To run the runner (for example) you would use


There is almost zero programming to do in this lab and the experimental procedure is relatively simple and is spelled out for you, so the key is going to be for your group to write a good lab report that reports what you observed and provides some interpretation of those observations.

Characterizing Your Experimental Environment

You are conducting a scientific experiment and writing a scientific report. As such, it is important that you report not only the data you obtain (and your interpretation of it), but also the conditions under which that data was obtained. This allows readers to more fully understand your results, and it also provides the necessary information for anyone who wants to replicate or extend your experiment.

You should take all your data on a single machine (except in the last part of the experimental procedure), since the computers in our lab differ from one another. Be sure not to use one of our newest machines (with the black system units), except in the last part, because they have dual processors (also known as dual core). You should also try to be sure little else is running on the computer; use the "top" command and check that nothing is getting any appreciable percentage of the CPU time.

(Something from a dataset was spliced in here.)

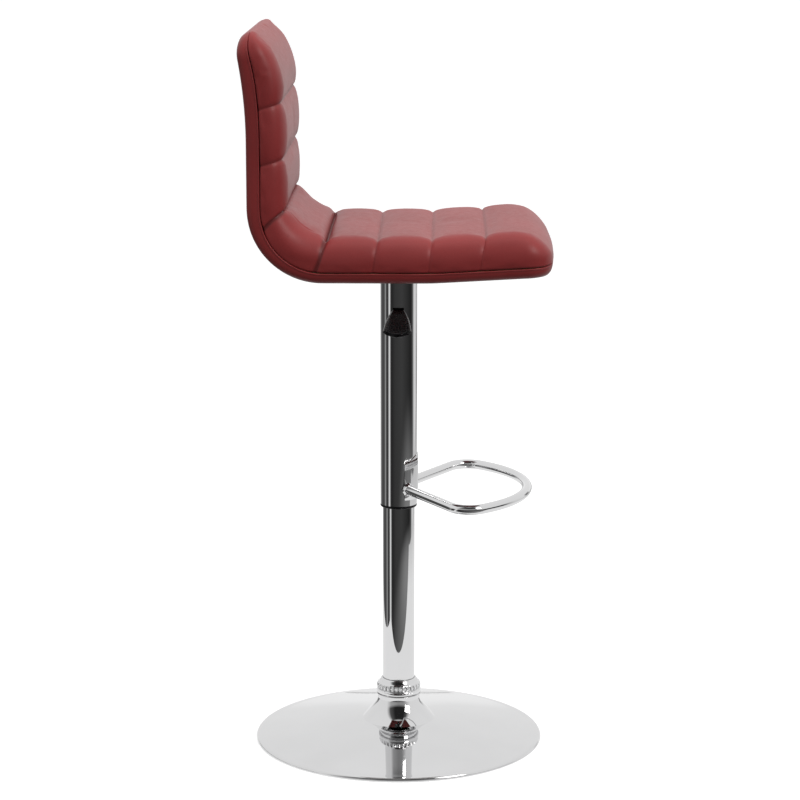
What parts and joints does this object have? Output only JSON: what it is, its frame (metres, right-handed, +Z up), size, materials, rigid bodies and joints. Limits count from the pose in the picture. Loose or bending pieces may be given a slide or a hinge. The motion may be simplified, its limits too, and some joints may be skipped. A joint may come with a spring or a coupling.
{
  "type": "adjustable swivel stool",
  "caption": "Height-adjustable swivel stool: padded L-shaped seat and back on a chromed gas-lift column, with a looped footrest, lift lever and round disc base.",
  "frame": {"origin": "on the floor under the column's axis, at the middle of the disc base", "axes": "+Z up along the column; the sitter faces -Y; the lift lever is on the sitter's right, towards -X"},
  "size_m": [0.45, 0.4678, 1.1219],
  "materials": {
    "chrome": "polished chrome plate",
    "plain_steel": "plain machined steel",
    "zinc_fastener": "bright zinc plate",
    "black_paint": "satin black paint",
    "gloss_black_plastic": "gloss moulded",
    "matt_black_plastic": "matt moulded",
    "rubber": "matt rubber",
    "burgundy_vinyl": "fine-grained upholstery vinyl, soft sheen",
    "foam": "open-cell foam",
    "plywood": "bent beech plywood"
  },
  "bodies": {
    "base": {"base_plate": "chrome", "base_foot_ring": "rubber", "weight_plate": "plain_steel", "hub_socket": "plain_steel", "column_collar": "chrome", "column_tube": "chrome", "column_end_plate": "plain_steel", "column_guide_bush": "matt_black_plastic", "bearing_lower_washer": "zinc_fastener", "thrust_bearing": "plain_steel"},
    "spindle": {"bearing_upper_washer": "zinc_fastener", "bump_stop": "rubber", "piston_rod": "chrome", "rod_washer": "zinc_fastener", "rod_clip": "zinc_fastener", "gas_piston": "plain_steel"},
    "carriage": {"gas_cylinder": "black_paint", "cylinder_gland": "matt_black_plastic", "cover_tube": "chrome", "tube_bushing": "matt_black_plastic", "taper_sleeve": "plain_steel", "lever_bracket": "plain_steel", "lever_pin": "zinc_fastener", "footrest_bracket": "chrome", "footrest_ring": "chrome", "seat_plate": "black_paint", "seat_bolt_1": "zinc_fastener", "seat_bolt_2": "zinc_fastener", "seat_bolt_3": "zinc_fastener", "seat_bolt_4": "zinc_fastener", "seat_washer_1": "zinc_fastener", "seat_washer_2": "zinc_fastener", "seat_washer_3": "zinc_fastener", "seat_washer_4": "zinc_fastener", "t_nut_1": "zinc_fastener", "t_nut_2": "zinc_fastener", "t_nut_3": "zinc_fastener", "t_nut_4": "zinc_fastener", "rear_cover": "burgundy_vinyl", "rear_padding": "foam", "plywood_shell": "plywood", "seat_foam": "foam", "front_cover": "burgundy_vinyl"},
    "lever": {"lever_arm": "zinc_fastener", "lever_grip": "gloss_black_plastic"},
    "valve": {"valve_pin": "zinc_fastener"}
  },
  "joints": [
    {"name": "swivel", "type": "hinge", "parent": "base", "child": "spindle", "pos_m": [0, 0, 0.0391], "axis": [0, 0, 1], "continuous": true},
    {"name": "lift", "type": "slide", "parent": "spindle", "child": "carriage", "axis": [0, 0, 1], "range_m": [-0.215, 0]},
    {"name": "lever_pull", "type": "hinge", "parent": "carriage", "child": "lever", "pos_m": [-0.019, 0, 0.685], "axis": [0, 1, 0], "range_deg": [0, 10], "stiffness_Nm_per_rad": 8, "springref_deg": -2.86},
    {"name": "valve_press", "type": "slide", "parent": "carriage", "child": "valve", "axis": [0, 0, 1], "range_m": [-0.0045, 0]}
  ],
  "couplings": [
    {"joint": "valve_press", "follows": "lever_pull", "m_per_rad": -0.024}
  ]
}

Your report should specify the exact version of Linux you used, and a reasonable level of detail about the hardware: processor model name and clock speed, cache size (level 2), memory size, and disk drive model. You can find these pieces of information in /proc/version, /proc/cpuinfo, /proc/meminfo, and /proc/scsi/scsi (or if that doesn't work, /proc/ide/hda/model). Ask if you need help locating the appropriate information.

Experimental Procedure

  1. Run one, two, three, and four copies of runner and observe how long they report they are taking (as a function of how many there are). Also, in yet another shell window, run the top program and see what percentage of the CPU each runner process is getting (again, as a function of how many there are).

  2. Run two copies of runner and have a partner log into the same machine and run one additional copy of runner. (Thus you will have three copies running, two under one user and one under another.) Again, observe their reported times and top's report of their CPU percentages. Is Linux's scheduler giving a fair share of the CPU to each user or to each process? Are there particular application settings in which this design decision would seem particularly appropriate or inappropriate?

  3. Run two copies of runner, this time at different niceness levels from one another. For example, you could run one normally and run the other elevated four niceness points using the command

    \nice -4 ./runner

    How do the nicenesses affect the proportion of CPU each gets? Can you achieve a wide range of proportions using the ability to elevate the niceness of each runner by 0 to 19 points? (If you have time, you could also come back to this part to experiment with more than two runners.)

  4. Run one copy of writer and observe its reported times, top's report of its CPU percentage, and vmstat's report of the blocks written out per second. To run vmstat, in another shell window give the command

    vmstat 10

    The first line of statistics is since the machine was booted, and isn't useful. However, thereafter a new line will be output every 10 seconds (since you specified 10) reporting on activity in the preceding 10 seconds. The column headed "bo" is the one showing blocks written out per second. Is the writer doing lots of actual writing to disk? (You can also look at the machine's disk light and listen for disk sounds.)

  5. Follow up on the preceding question by reading the man page for the fsync system call, which ensures data written to a file descriptor is actually written to disk. Insert an appropriate call to fsync in the inner loop body of writer.cpp so that it is forced to go to disk every time it writes a character. Redo the observations from the preceding question. You may need to reduce the number of iterations that are timed. Are the results quite different?

  6. Start one runner going, and then in another shell window start one of your modified writers and observe their performance reports and the statistics from top and vmstat. How does each program's performance when they are run together compare with that when run alone? Does this tell you anything about the Linux scheduler, or about the potential utility of running multiple programs at the same time?

  7. Depending on how much time you have, it would be good to do at least some comparison with another system. Here are some options; you could even do more than one.

    1. You could repeat at least part 1 on one of the new, black, dual-processor (dual-core) Linux machines. Scheduling is more interesting with multiple processors. (When characterizing the machine, beware of the CPU MHz listed in /proc/cpuinfo; this will be different depending on whether the machine is idle or active, as a result of an energy-saving feature. The clock rate shown with the CPU model name is the maximum speed.)

    2. You could repeat at least part 3 on a Mac OS X machine; use an old enough one that it has a single processor. (There are two old eMacs in OHS 329, and I could also let you use my iBook.) As the textbook explains, Mac OS X treats niceness quite differently from Linux. To characterize a Mac, use the Apple menu's "About this Mac" option instead of the /proc filessytem. If you test writing to disk, use the iostat command in place of vmstat.

    3. You could compare how Linux and Mac OS X handle multiple processors by repeating part 1 on a dual-processor Mac and a dual-processor Linux machine. We don't have any dual-processor Macs in the MCS labs, but feel free to use your own or one from elsewhere on campus (such as the ground floor of Olin).